**Task:**
Take the lines from the one bearing "return named" to the one bearing "if empty is", inclusive, and reproduce them exactly; include no other line.

+ + +

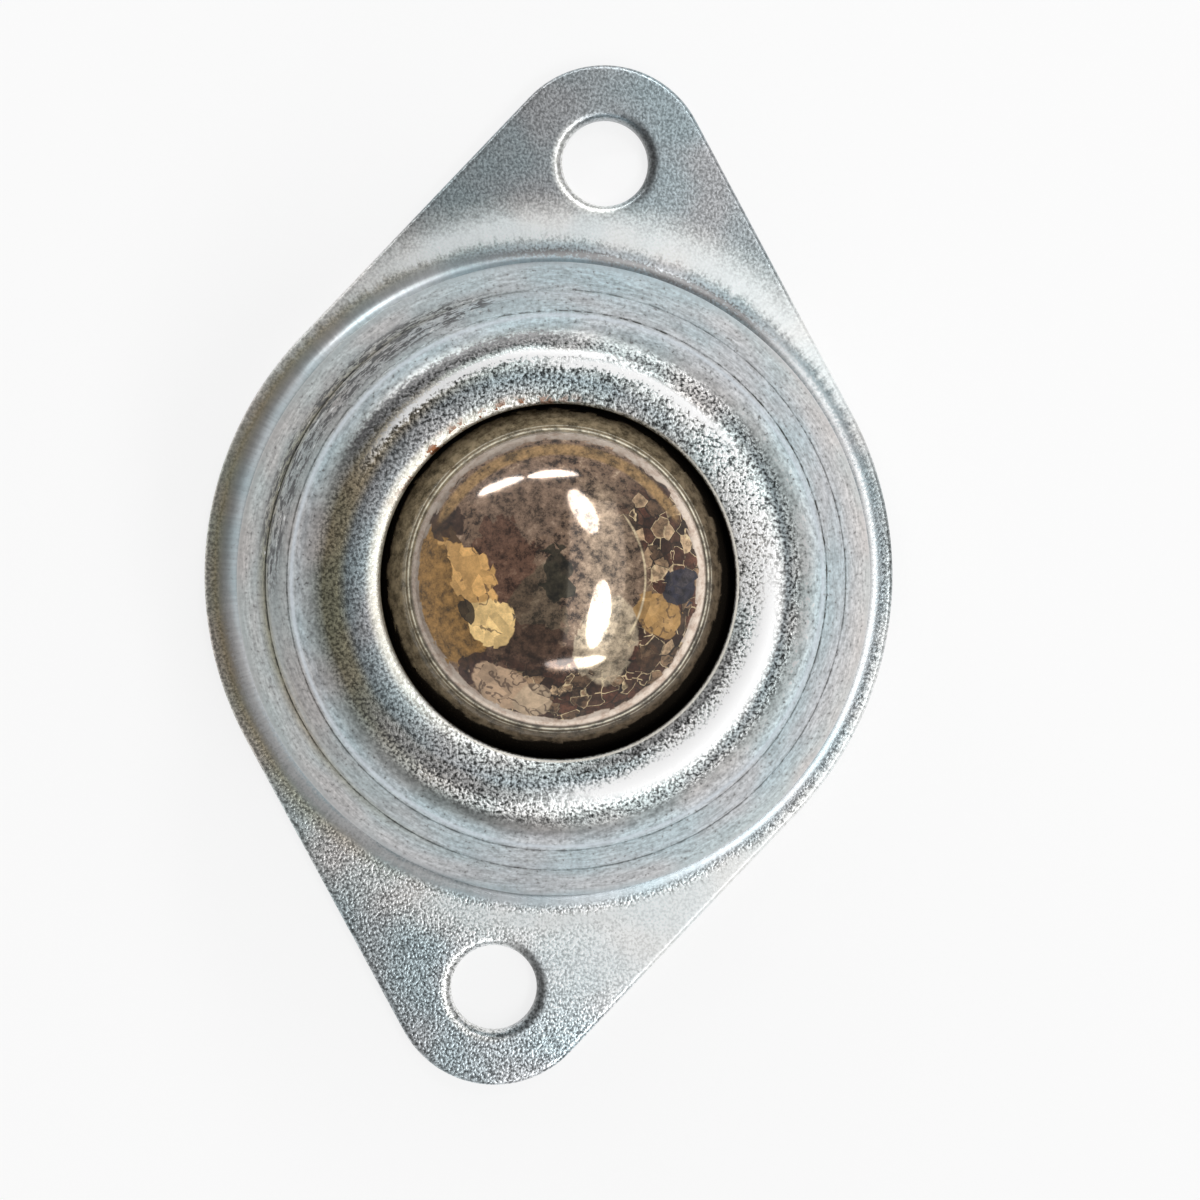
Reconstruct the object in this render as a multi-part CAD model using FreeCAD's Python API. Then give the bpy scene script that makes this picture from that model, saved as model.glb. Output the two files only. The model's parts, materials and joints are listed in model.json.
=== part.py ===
import FreeCAD, Part

# Ball castor: a pressed, flanged housing, a cup staked inside it, a load ball and its bed of bearing balls.
# Millimetres. +Z points towards the load ball and +X along the line of the two bolt holes.
# The origin is on the ball's axis, in the plane of the flange's mounting face.

import math
import os

from FreeCAD import Vector

# Load ball and bearing balls. The ratio is the load ball's diameter to a bearing ball's.
load_ball_diameter = 25.4
bearing_ball_ratio = 6.35
ball_running_gap = 0.05
bearing_ball_spacing_gap = 0.04
bed_top_degrees = 66.0

# Race cup
cup_sheet = 1.2
cup_foot_radius = 3.0
cup_foot_recess = 0.15
cup_mouth_radius = 0.6
cup_rim_width = 1.35
cup_rim_edge_radius = 0.3
cup_rim_seat_gap = 0.03
drain_hole_diameter = 2.5

# Housing sheet and its opening for the load ball
sheet = 1.5
lip_overlap = 1.45
lip_running_gap = 0.2
lip_width = 2.65
lip_radius = 12.0
opening_edge_radius = 0.4

# Drawn dome, measured on its outside
crown_radius = 3.4
cone_slope_degrees = 65.0
shoulder_radius = 2.1
wall_draft_degrees = 2.0
root_radius = 1.7

# Ring marks that the drawing dies left on the cone, by their distance down from the crown
draw_ring_drops = (0.45, 4.1)
draw_ring_width = 0.3
draw_ring_depth = 0.07

# Flange
flange_rim_width = 0.95
flange_tip_radius = 7.2
flange_edge_roll_over = 0.3
bolt_reach = 5.05
bolt_margin = 6.75
bolt_hole_diameter = 6.0
bolt_hole_roll_over = 0.6

# Stakes punched out of the housing's wall, under the cup's rim
stake_count = 6
stake_arc_degrees = 9.0
stake_overlap = 0.7
stake_height = 1.8
stake_gap = 0.03
stake_root = 0.4

AXIS = Vector(0, 0, 1)
ORIGIN = Vector(0, 0, 0)
UPRIGHT = math.pi / 2
SAME_PLACE = 1e-4
EDGE_SAMPLES = (0.0, 0.3, 0.7)

load_ball_radius = load_ball_diameter / 2
bearing_ball_radius = load_ball_radius / bearing_ball_ratio
bed_radius = load_ball_radius + ball_running_gap + bearing_ball_radius
race_radius = bed_radius + bearing_ball_radius + ball_running_gap
cup_radius = race_radius + cup_sheet
cup_rim_radius = cup_radius + cup_rim_width
opening_radius = load_ball_radius - lip_overlap
cone_tilt = math.radians(cone_slope_degrees)
wall_tilt = math.radians(90.0 - wall_draft_degrees)

# The cup's foot stands just clear of the mounting face and sets the load ball's height.
ball_centre = Vector(0, 0, cup_foot_recess + math.sqrt(cup_radius ** 2 - cup_foot_radius ** 2))


def at(radius, height):
    """A point of a half section, in the XZ plane."""
    return Vector(radius, 0, height)


def towards(tilt):
    """The unit vector of a half section that leans outwards from straight up by that angle."""
    return at(math.sin(tilt), math.cos(tilt))


def line(start, end):
    return Part.LineSegment(start, end).toShape()


def arc(centre, radius, start, end):
    """An arc of a half section, from one tilt off the vertical to another."""
    points = [centre + towards(tilt) * radius for tilt in (start, (start + end) / 2, end)]
    return Part.Arc(*points).toShape()


def polygon(points):
    """The closed outline through those points of a half section."""
    return [line(a, b) for a, b in zip(points, points[1:] + points[:1])]


def turned(edges, degrees=360.0):
    """Turns a closed half section about the ball's axis."""
    outline = Part.Wire(Part.__sortEdges__(edges))
    return Part.Face(outline).revolve(ORIGIN, AXIS, degrees)


def lip_crest():
    """The dome's highest point. The lip's inner lower edge clears the load ball by its running gap."""
    underside = math.sqrt((load_ball_radius + lip_running_gap) ** 2 - opening_radius ** 2)
    fall = lip_radius - math.sqrt((lip_radius - sheet) ** 2 - lip_width ** 2)
    return at(opening_radius + lip_width, ball_centre.z + underside + fall)


def bend_centres():
    """Centres of the dome's four bends: lip, crown, shoulder and root."""
    crest = lip_crest()
    lip = crest - AXIS * lip_radius
    crown = crest - AXIS * crown_radius
    cone_top = crown + towards(cone_tilt) * crown_radius
    corner_radius = cup_rim_radius + cup_rim_seat_gap + sheet
    corner = at(corner_radius, cone_top.z - (corner_radius - cone_top.x) * math.tan(cone_tilt))
    inwards = towards((cone_tilt + wall_tilt) / 2) / math.cos((wall_tilt - cone_tilt) / 2)
    shoulder = corner - inwards * shoulder_radius
    wall_top = shoulder + towards(wall_tilt) * shoulder_radius
    foot_height = sheet + root_radius * (1 - math.cos(wall_tilt))
    wall_foot = at(wall_top.x + (wall_top.z - foot_height) / math.tan(wall_tilt), foot_height)
    root = wall_foot + towards(wall_tilt) * root_radius
    return lip, crown, shoulder, root


def dome_skin(depth, reach):
    """One skin of the drawn sheet, that deep under the outside, from the ball's opening out to the reach."""
    lip, crown, shoulder, root = bend_centres()
    crown_bend = crown_radius - depth
    shoulder_bend = shoulder_radius - depth
    root_bend = root_radius + depth
    opening_tilt = -math.asin(lip_width / (lip_radius - depth))
    return [
        arc(lip, lip_radius - depth, opening_tilt, 0),
        arc(crown, crown_bend, 0, cone_tilt),
        line(crown + towards(cone_tilt) * crown_bend, shoulder + towards(cone_tilt) * shoulder_bend),
        arc(shoulder, shoulder_bend, cone_tilt, wall_tilt),
        line(shoulder + towards(wall_tilt) * shoulder_bend, root - towards(wall_tilt) * root_bend),
        arc(root, root_bend, math.pi + wall_tilt, math.pi),
        line(at(root.x, sheet - depth), at(reach, sheet - depth)),
    ]


def drawn_sheet(reach):
    """The whole drawn sheet before its outline is blanked."""
    outside = dome_skin(0.0, reach)
    inside = dome_skin(sheet, reach)
    opening = line(inside[0].Vertexes[0].Point, outside[0].Vertexes[0].Point)
    edge = line(at(reach, 0), at(reach, sheet))
    return turned(outside + [edge] + inside + [opening])


def flange_sizes():
    """Radius of the flange's waist, half the bolt spacing and half the flange's length."""
    root = bend_centres()[-1]
    waist_radius = root.x + flange_rim_width
    half_spacing = waist_radius + bolt_reach
    return waist_radius, half_spacing, half_spacing + bolt_margin


def blank_outline():
    """The blanked outline: a round waist joined by straight flanks to a round tip at each end."""
    waist_radius, half_spacing, half_length = flange_sizes()
    tip_centre = half_length - flange_tip_radius
    lean = math.asin((waist_radius - flange_tip_radius) / tip_centre)
    flank = Vector(math.sin(lean), math.cos(lean), 0)
    waist_end = flank * waist_radius
    tip_end = Vector(tip_centre, 0, 0) + flank * flange_tip_radius

    def mirrored(point, along, across):
        return Vector(point.x * along, point.y * across, 0)

    edges = []
    for side in (1, -1):
        tip = Vector(side * half_length, 0, 0)
        crest = Vector(0, side * waist_radius, 0)
        edges.append(Part.Arc(mirrored(tip_end, side, 1), tip, mirrored(tip_end, side, -1)).toShape())
        edges.append(Part.Arc(mirrored(waist_end, 1, side), crest, mirrored(waist_end, -1, side)).toShape())
        for across in (1, -1):
            edges.append(line(mirrored(waist_end, side, across), mirrored(tip_end, side, across)))
    return Part.Wire(Part.__sortEdges__(edges))


def draw_ring(drop):
    """A shallow ring mark across the cone, that far down from the crown."""
    crown = bend_centres()[1]
    outwards = towards(cone_tilt)
    middle = crown + outwards * crown_radius - towards(cone_tilt - UPRIGHT) * (drop + draw_ring_width / 2)
    half = towards(cone_tilt - UPRIGHT) * (draw_ring_width / 2)
    clear = outwards * draw_ring_depth
    section = [middle + half, middle + half + clear, middle - half + clear, middle - half, middle - clear]
    return turned(polygon(section))


def cup_rim_height():
    """Height of the rim's upper face, where the housing's wall starts to bend in over it."""
    shoulder = bend_centres()[2]
    return shoulder.z + (shoulder_radius - sheet) * math.cos(wall_tilt)


def stakes():
    """Nibs of wall metal pushed in under the cup's rim, evenly round the wall."""
    top = cup_rim_height() - cup_sheet - stake_gap
    inside = cup_rim_radius - stake_overlap
    outside = cup_rim_radius + cup_rim_seat_gap + stake_root
    section = polygon([at(inside, top), at(outside, top), at(outside, top - stake_height)])
    nibs = []
    for number in range(stake_count):
        nib = turned(section, stake_arc_degrees)
        middle = (number + 0.5) * 360.0 / stake_count
        nib.rotate(ORIGIN, AXIS, middle - stake_arc_degrees / 2)
        nibs.append(nib)
    return nibs


def edges_at(body, height, wanted):
    """Level edges of the body at that height whose distance from the axis meets the test."""
    found = []
    for edge in body.Edges:
        ends = edge.ParameterRange
        points = [edge.valueAt(ends[0] + (ends[1] - ends[0]) * share) for share in EDGE_SAMPLES]
        level = all(abs(point.z - height) < SAME_PLACE for point in points)
        if level and all(wanted(math.hypot(point.x, point.y)) for point in points):
            found.append(edge)
    return found


def housing():
    """The housing, one pressing: diamond flange, drawn dome and the lip that holds the load ball in."""
    waist_radius, half_spacing, half_length = flange_sizes()
    blank = Part.Face(blank_outline()).extrude(AXIS * (lip_crest().z + sheet))
    body = drawn_sheet(half_length + sheet).common(blank)
    for drop in draw_ring_drops:
        body = body.cut(draw_ring(drop))
    for side in (1, -1):
        foot = Vector(side * half_spacing, 0, -sheet)
        body = body.cut(Part.makeCylinder(bolt_hole_diameter / 2, 3 * sheet, foot))

    near_hole = half_spacing - bolt_hole_diameter / 2 - sheet
    holes = [edge for edge in edges_at(body, sheet, lambda reach: reach > near_hole) if edge.Closed]
    body = body.makeFillet(bolt_hole_roll_over, holes)
    past_waist = edges_at(body, sheet, lambda reach: reach > waist_radius - SAME_PLACE)
    body = body.makeFillet(flange_edge_roll_over, [edge for edge in past_waist if not edge.Closed])
    opening_top = lip_crest().z - lip_radius + math.sqrt(lip_radius ** 2 - lip_width ** 2)
    opening = edges_at(body, opening_top, lambda reach: abs(reach - opening_radius) < SAME_PLACE)
    body = body.makeFillet(opening_edge_radius, opening)
    return body.fuse(stakes()).removeSplitter()


def race_cup():
    """The pressed cup: a part-spherical race with an out-turned rim, a flat foot and a drain hole."""
    top = cup_rim_height()
    mouth_bend = cup_mouth_radius + cup_sheet
    fall = ball_centre.z - (top - mouth_bend)
    mouth = at(math.sqrt((cup_radius + cup_mouth_radius) ** 2 - fall ** 2), top - mouth_bend)
    side_tilt = math.pi - math.atan2(mouth.x, fall)
    rim = at(cup_rim_radius - cup_rim_edge_radius, top - cup_rim_edge_radius)
    under = top - cup_sheet
    drain = drain_hole_diameter / 2
    drain_tilt = math.pi - math.asin(drain / race_radius)
    foot_tilt = math.pi - math.asin(cup_foot_radius / cup_radius)
    section = [
        arc(ball_centre, race_radius, drain_tilt, side_tilt),
        arc(mouth, mouth_bend, side_tilt - math.pi, 0),
        line(at(mouth.x, top), at(rim.x, top)),
        arc(rim, cup_rim_edge_radius, 0, UPRIGHT),
        line(at(cup_rim_radius, rim.z), at(cup_rim_radius, under)),
        line(at(cup_rim_radius, under), at(mouth.x, under)),
        arc(mouth, cup_mouth_radius, 0, side_tilt - math.pi),
        arc(ball_centre, cup_radius, side_tilt, foot_tilt),
        line(at(cup_foot_radius, cup_foot_recess), at(drain, cup_foot_recess)),
        line(at(drain, cup_foot_recess), ball_centre + towards(drain_tilt) * race_radius),
    ]
    return turned(section)


def load_ball():
    return Part.makeSphere(load_ball_radius, ball_centre)


def bearing_balls():
    """The bed: rows of bearing balls on the race, from its bottom up, each row as full as it goes."""
    pitch_radius = bearing_ball_radius + bearing_ball_spacing_gap / 2
    row_step = 2 * math.asin(pitch_radius / bed_radius)
    centres = [ball_centre - AXIS * bed_radius]
    for row in range(1, int(math.radians(bed_top_degrees) / row_step) + 1):
        ring_radius = bed_radius * math.sin(row * row_step)
        drop = bed_radius * math.cos(row * row_step)
        count = int(math.pi / math.asin(pitch_radius / ring_radius))
        for number in range(count):
            turn = 2 * math.pi * (number + row / 2) / count
            offset = Vector(ring_radius * math.cos(turn), ring_radius * math.sin(turn), -drop)
            centres.append(ball_centre + offset)
    return [Part.makeSphere(bearing_ball_radius, centre) for centre in centres]


def pieces():
    """Every piece of the castor by its name."""
    named = {"flanged_housing": housing(), "race_cup": race_cup(), "load_ball": load_ball()}
    for number, ball in enumerate(bearing_balls(), 1):
        named[f"bearing_ball_{number:02d}"] = ball
    return named


def main():
    os.makedirs("parts", exist_ok=True)
    for name, shape in pieces().items():
        solid = shape.Solids[0] if len(shape.Solids) == 1 else shape
        solid.exportStep(f"parts/{name}.step")
        if not name.startswith("bearing_ball"):
            box = solid.BoundBox
            print(f"{name}: {len(shape.Solids)} solid, valid {shape.isValid()}, volume {solid.Volume:.1f},"
                  f" height {box.ZMin:.2f} to {box.ZMax:.2f}")
    waist_radius, half_spacing, half_length = flange_sizes()
    print(f"bolt spacing {2 * half_spacing:.2f}, flange {2 * half_length:.2f} by {2 * waist_radius:.2f}")
    print(f"opening radius {opening_radius:.2f}, ball centre {ball_centre.z:.2f}")


main()
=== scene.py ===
import json
import math

import bmesh
import bpy
from bpy.props import FloatProperty, FloatVectorProperty, IntProperty, PointerProperty
from mathutils import Matrix, Vector, noise


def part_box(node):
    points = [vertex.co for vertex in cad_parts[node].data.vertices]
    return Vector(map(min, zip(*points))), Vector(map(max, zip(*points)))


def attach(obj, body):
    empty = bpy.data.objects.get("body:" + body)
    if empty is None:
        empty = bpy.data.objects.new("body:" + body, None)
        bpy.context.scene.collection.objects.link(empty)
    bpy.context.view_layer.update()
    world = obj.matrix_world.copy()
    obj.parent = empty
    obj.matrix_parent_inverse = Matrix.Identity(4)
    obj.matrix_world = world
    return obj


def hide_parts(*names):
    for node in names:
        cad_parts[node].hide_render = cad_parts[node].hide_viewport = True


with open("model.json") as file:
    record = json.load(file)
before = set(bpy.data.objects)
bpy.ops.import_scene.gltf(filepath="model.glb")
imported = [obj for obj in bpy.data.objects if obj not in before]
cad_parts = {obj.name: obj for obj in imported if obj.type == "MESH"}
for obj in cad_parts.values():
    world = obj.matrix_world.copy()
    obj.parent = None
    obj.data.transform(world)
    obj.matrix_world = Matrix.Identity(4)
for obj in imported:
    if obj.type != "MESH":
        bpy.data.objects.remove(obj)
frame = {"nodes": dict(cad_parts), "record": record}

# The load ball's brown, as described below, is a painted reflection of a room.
bl_info = {
    "name": "Ball castor",
    "version": (1, 0, 0),
    "blender": (4, 5, 0),
    "location": "3D View > Sidebar > Castor",
    "description": "Zinc-plated ball castor with a tarnished load ball, its race cup and its bearing balls",
    "category": "Object",
}

# The looks of a flanged ball castor, in metres and in the frame of the CAD pieces.
# +Z points towards the load ball, +X along the two bolt holes, and the mounting face is at height 0.

MM = 0.001
UPRIGHT = math.pi / 2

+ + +

**Correct output:**
    return named


def main():
    os.makedirs("parts", exist_ok=True)
    for name, shape in pieces().items():
        solid = shape.Solids[0] if len(shape.Solids) == 1 else shape
        solid.exportStep(f"parts/{name}.step")
        if not name.startswith("bearing_ball"):
            box = solid.BoundBox
            print(f"{name}: {len(shape.Solids)} solid, valid {shape.isValid()}, volume {solid.Volume:.1f},"
                  f" height {box.ZMin:.2f} to {box.ZMax:.2f}")
    waist_radius, half_spacing, half_length = flange_sizes()
    print(f"bolt spacing {2 * half_spacing:.2f}, flange {2 * half_length:.2f} by {2 * waist_radius:.2f}")
    print(f"opening radius {opening_radius:.2f}, ball centre {ball_centre.z:.2f}")


main()
=== scene.py ===
import json
import math

import bmesh
import bpy
from bpy.props import FloatProperty, FloatVectorProperty, IntProperty, PointerProperty
from mathutils import Matrix, Vector, noise


def part_box(node):
    points = [vertex.co for vertex in cad_parts[node].data.vertices]
    return Vector(map(min, zip(*points))), Vector(map(max, zip(*points)))


def attach(obj, body):
    empty = bpy.data.objects.get("body:" + body)
    if empty is None:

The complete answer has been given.